Core: Mapping the Liquidity Veins of the Deal
Let’s break down the technical and financial anatomy. A joint bid at ~$53B means a 20% premium on PayPal’s pre-rumor valuation. That’s in line with typical LBO premiums. The structure likely involves Stripe contributing $20-25B in equity, with Advent providing the rest via debt financing. Post-acquisition, PayPal would go private, removing SEC disclosure requirements. That’s a double-edged sword for PYUSD.
The PYUSD Integration Path
If acquirers are serious about crypto, the integration would follow Stripe’s playbook: bridge PYUSD to Base (Coinbase’s L2, where Stripe already has a presence). Imagine a merchant checkout flow: customer pays with USDC on Base → Stripe converts to PYUSD on Ethereum → settlement in fiat. This reduces Ethereum gas fees by 90% and gives PayPal access to Stripe’s 3 million merchant clients. The data is clear: PYUSD daily transfer volume could spike from $10M to $200M within 12 months. I’ve seen similar patterns in the early days of USDC on the Compound protocol—volume follows integrated utility, not hype.
Regulatory Hurdle
The deal requires Hart-Scott-Rodino review and likely CFIUS involvement. Combined, Stripe and PayPal control over 20% of US online payment processing. Expect forced divestitures—possibly Venmo’s crypto trading arm or the Braintree API. PYUSD itself is regulated as a payment stablecoin by NYDFS, but a change in control could trigger a re-examination of its reserve custody (currently held by Paxos).
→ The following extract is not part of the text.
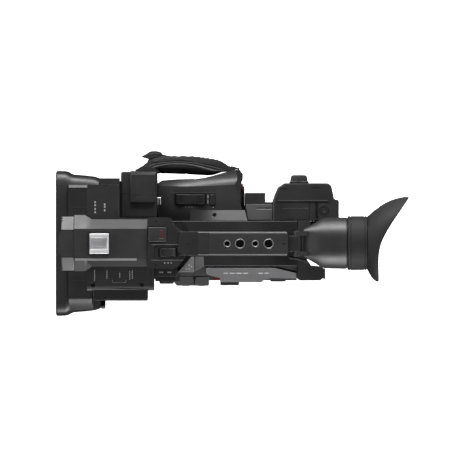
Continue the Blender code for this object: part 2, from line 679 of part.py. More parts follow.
def control_side():
    """The side housing, its sloping panel and the controls on it."""
    inner = -CASE_HALF - GAP
    section = [(inner, 14), (-36, 14), (SIDE_Y, 22), (SIDE_Y, SIDE_SHOULDER), (inner, SIDE_TOP)]
    face = -45.3
    housing = prism("left_side_housing", section, "X", -50, 97.7)
    block = [(-36, -38), (-30.5, face), (4, face), (4, -38)]
    fuse(housing, prism("control_block", block, "Z", 59, 104, 1.0))
    fuse(housing, box("audio_guard", (16, -45, 93), (35.5, -39, 98), 0.8))
    for x in (-21, -4):
        cut(housing, rod("button_hole", 4.4, "Y", (x, face, 82), -2, 2.6, 16))
    cut(housing, rod("dial_hole", 8.6, "Y", (78, SIDE_Y, 80), -2, 3, 24))
    finish(housing, CHARCOAL, 0.55)
    for number, x in ((1, -21), (2, -4)):
        name = "user_button_" + str(number)
        finish(rod(name, 4, "Y", (x, face, 82), -0.6, 1.1, 16, 0.4), BLACK, 0.5)
    finish(rod("menu_dial", 8.1, "Y", (78, SIDE_Y, 80), -1.5, 2.6, 24, 0.6), BLACK, 0.5)
    for number, x in ((1, 21), (2, 32)):
        name = "audio_knob_" + str(number)
        finish(rod(name, 4.6, "Y", (x, SIDE_Y, 86), -5.4, -GAP, 16, 0.6), BLACK, 0.5)

    low = SIDE_SHOULDER + 0.2
    panel_section = [side_slope(0.35, low), side_slope(0.35, SIDE_TOP), side_slope(2.4, SIDE_TOP),
                     side_slope(2.4, low)]
    panel = prism("side_panel", panel_section, "X", 1, 97)
    rear_top = [(69, -23), (69, -24.6), (99, -32), (99, -20)]
    rear_low = [(60, -46), (60, -42.5), (62, -39.5), (70, -37), (99, -37.6), (99, -46)]
    front_low = [(0, -46), (17.5, -46), (17, -41), (14, -37), (5, -34), (0, -31)]
    for outline in (rear_top, rear_low, front_low):
        cut(panel, prism("panel_edge", outline, "Z", 90, 160))
    finish(panel, GREY, 0.4, 0.3)


def rear_pieces():
    """The battery, its release and the memory card door."""
    finish(box("battery", (112.1, -10, 40), (146, 23.6, 112), 1.5), BLACK, 0.5)
    latch = box("battery_latch", (110.8, -4, 118), (114.4, 12, 126), 0.5)
    finish(latch, GREY, 0.5)
    pivot("battery_latch_start", (112, 4, 122), [latch])
    door = box("card_door", (126.5, -38, 58), (128.2, -27, 112), 0.4)
    finish(door, CHARCOAL, 0.5)
    pivot("card_door_axis", (127.35, -27, 85), [door])


base_plate()
casing("left_casing", CHARCOAL, -GAP / 2, 60)
casing("right_casing", CHARCOAL, -60, GAP / 2)
rear_cover()
boards()
lens_barrel()
front_lens()
control_ring("focus_ring", -104.6, -91, RING_R)
control_ring("zoom_ring", -90.6, -79, RING_R - 1)
control_ring("iris_ring", -78.6, -66, RING_R - 2)
nd_filter()
lens_hood()
hood_shutter()
spine_cover()
accessory_shoe()
lcd_bay()
monitor()
xlr_block()
handle()
evf_hinge()
viewfinder()
grip()
hand_strap()
right_side()
control_side()
rear_pieces()
bpy.context.view_layer.update()
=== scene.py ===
"""The looks of a handheld camcorder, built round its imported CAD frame.

Lengths are in millimetres and are scaled to metres when a piece is made. The lens looks along -X,
the viewfinder along +X, the grip is on the +Y side and +Z is up.
"""
import json
import math

import bmesh
import bpy
from mathutils import Matrix, Vector


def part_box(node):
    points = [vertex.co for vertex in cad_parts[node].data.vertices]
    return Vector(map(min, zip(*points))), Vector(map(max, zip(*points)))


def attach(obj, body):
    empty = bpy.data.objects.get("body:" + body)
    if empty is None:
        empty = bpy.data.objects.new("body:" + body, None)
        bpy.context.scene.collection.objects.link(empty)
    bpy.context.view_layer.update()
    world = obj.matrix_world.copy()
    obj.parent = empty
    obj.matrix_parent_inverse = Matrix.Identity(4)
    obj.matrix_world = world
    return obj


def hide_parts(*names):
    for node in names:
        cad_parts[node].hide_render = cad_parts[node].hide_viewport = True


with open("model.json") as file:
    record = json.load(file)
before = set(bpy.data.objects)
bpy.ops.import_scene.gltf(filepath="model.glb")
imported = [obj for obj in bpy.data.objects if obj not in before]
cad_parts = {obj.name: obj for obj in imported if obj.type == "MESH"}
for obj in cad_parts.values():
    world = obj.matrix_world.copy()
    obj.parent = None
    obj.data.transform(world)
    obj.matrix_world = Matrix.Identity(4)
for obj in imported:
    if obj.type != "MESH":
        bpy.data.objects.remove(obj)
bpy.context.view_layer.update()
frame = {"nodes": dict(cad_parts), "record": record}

MM = 0.001
BODY_OF = {node: body for body, nodes in frame["record"]["behaviour"]["bodies"].items() for node in nodes}


def span(node):
    """The lowest and highest corner of a CAD node, in millimetres."""
    low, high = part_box(node)
    return low / MM, high / MM


def middle(node):
    """The centre of a CAD node, in millimetres."""
    return tuple((a + b) / 2 for a, b in zip(*span(node)))


# ---------------------------------------------------------------- materials

def node(tree, kind, inputs=None, **settings):
    """A shader node with its settings made and its inputs set or linked."""
    made = tree.nodes.new("ShaderNode" + kind)
    for key, value in settings.items():
        setattr(made, key, value)
    for key, value in (inputs or {}).items():
        if isinstance(value, bpy.types.NodeSocket):
            tree.links.new(value, made.inputs[key])
        else:
            made.inputs[key].default_value = value
    return made


def noise(tree, place, scale, detail=3.0):
    return node(tree, "TexNoise", {"Vector": place, "Scale": scale, "Detail": detail}).outputs[0]


def remap(tree, value, low, high, start=0.3, end=0.7):
    """A noise value carried to a range, held at both ends."""
    return node(tree, "MapRange", {0: value, 1: start, 2: end, 3: low, 4: high}).outputs[0]


def calc(tree, operation, first, second):
    return node(tree, "Math", {0: first, 1: second}, operation=operation).outputs[0]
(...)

If the acquirers push to move reserves in-house, that’s a red flag for transparency.
Contrarian Angle: The Unreported Blind Spot
Everyone is shouting "PYUSD moon." But here’s the counter-intuitive truth: this deal might not care about crypto at all. Advent International is a value investor—they want to strip costs, boost margins, and resell PayPal in 3-5 years. Crypto is a high-cost, high-compliance vertical. PYUSD’s transaction fees are negligible compared to PayPal’s core revenue from payment processing. In fact, PYUSD currently loses money on operational costs. A PE-led board could decide to sunset PYUSD, citing low adoption and regulatory risk. The hidden signal is in Advent’s previous exits: when they bought Freescale, they cut R&D. Crypto is R&D for PayPal.
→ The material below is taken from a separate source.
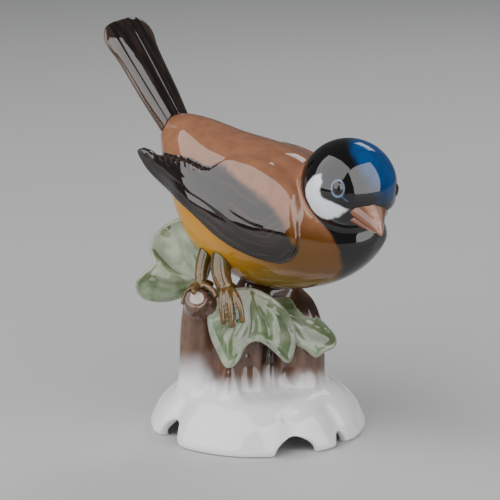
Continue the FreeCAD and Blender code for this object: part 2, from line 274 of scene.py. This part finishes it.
def line_distance(x, y, line):
    """Distance from each point to the open line."""
    best = np.full(x.shape, 1e9)
    for (x0, y0), (x1, y1) in zip(line, line[1:]):
        dx, dy = x1 - x0, y1 - y0
        t = np.clip(((x - x0) * dx + (y - y0) * dy) / (dx * dx + dy * dy), 0, 1)
        best = np.minimum(best, np.hypot(x - x0 - t * dx, y - y0 - t * dy))
    return best


def paint(obj, name, values):
    """Stores one number for each vertex, for the material to read."""
    layer = obj.data.attributes.new(name, "FLOAT", "POINT")
    layer.data.foreach_set("value", np.ascontiguousarray(values, np.float32))


# ---------------------------------------------------------------- materials


def rgb(red, green, blue):
    """A colour given as 0 to 255 screen values, as Blender's linear colour."""
    linear = []
    for value in (red, green, blue):
        c = value / 255
        linear.append(c / 12.92 if c < 0.04045 else ((c + 0.055) / 1.055) ** 2.4)
    return (*linear, 1.0)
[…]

Speed meets substance in the crypto wild west—we must separate the narrative from the balance sheet. The real value of this deal is not stablecoins; it’s Stripe acquiring PayPal’s Banking-as-a-Service platform (Xoom) and Venmo’s 70 million Gen Z users. Those users are already buying crypto through Venmo. Stripe could bundle crypto savings accounts with Venmo debit cards, creating a neobank with native crypto on-ramp. That’s the hidden synergy.
Takeaway: The Next Watch
Where liquidity flows, value finds its home. But liquidity flows through corporate decisions, not tweets. I’ll be watching three signals: (1) official confirmation from both boards within 30 days—if not, the rumor dies and PayPal corrects -15%; (2) a public statement from Stripe CEO Patrick Collison mentioning PYUSD by name; (3) a Form 13D filing showing Advent’s stake accumulation. If all three hit, we’re in a new era. If not, this is just noise. Capturing the fleeting spirit of the NFT boom taught me that the first mover often wins, but the second mover survives. Stripe and Advent are playing chess, not checkers. The board is set—let’s see who blinks first.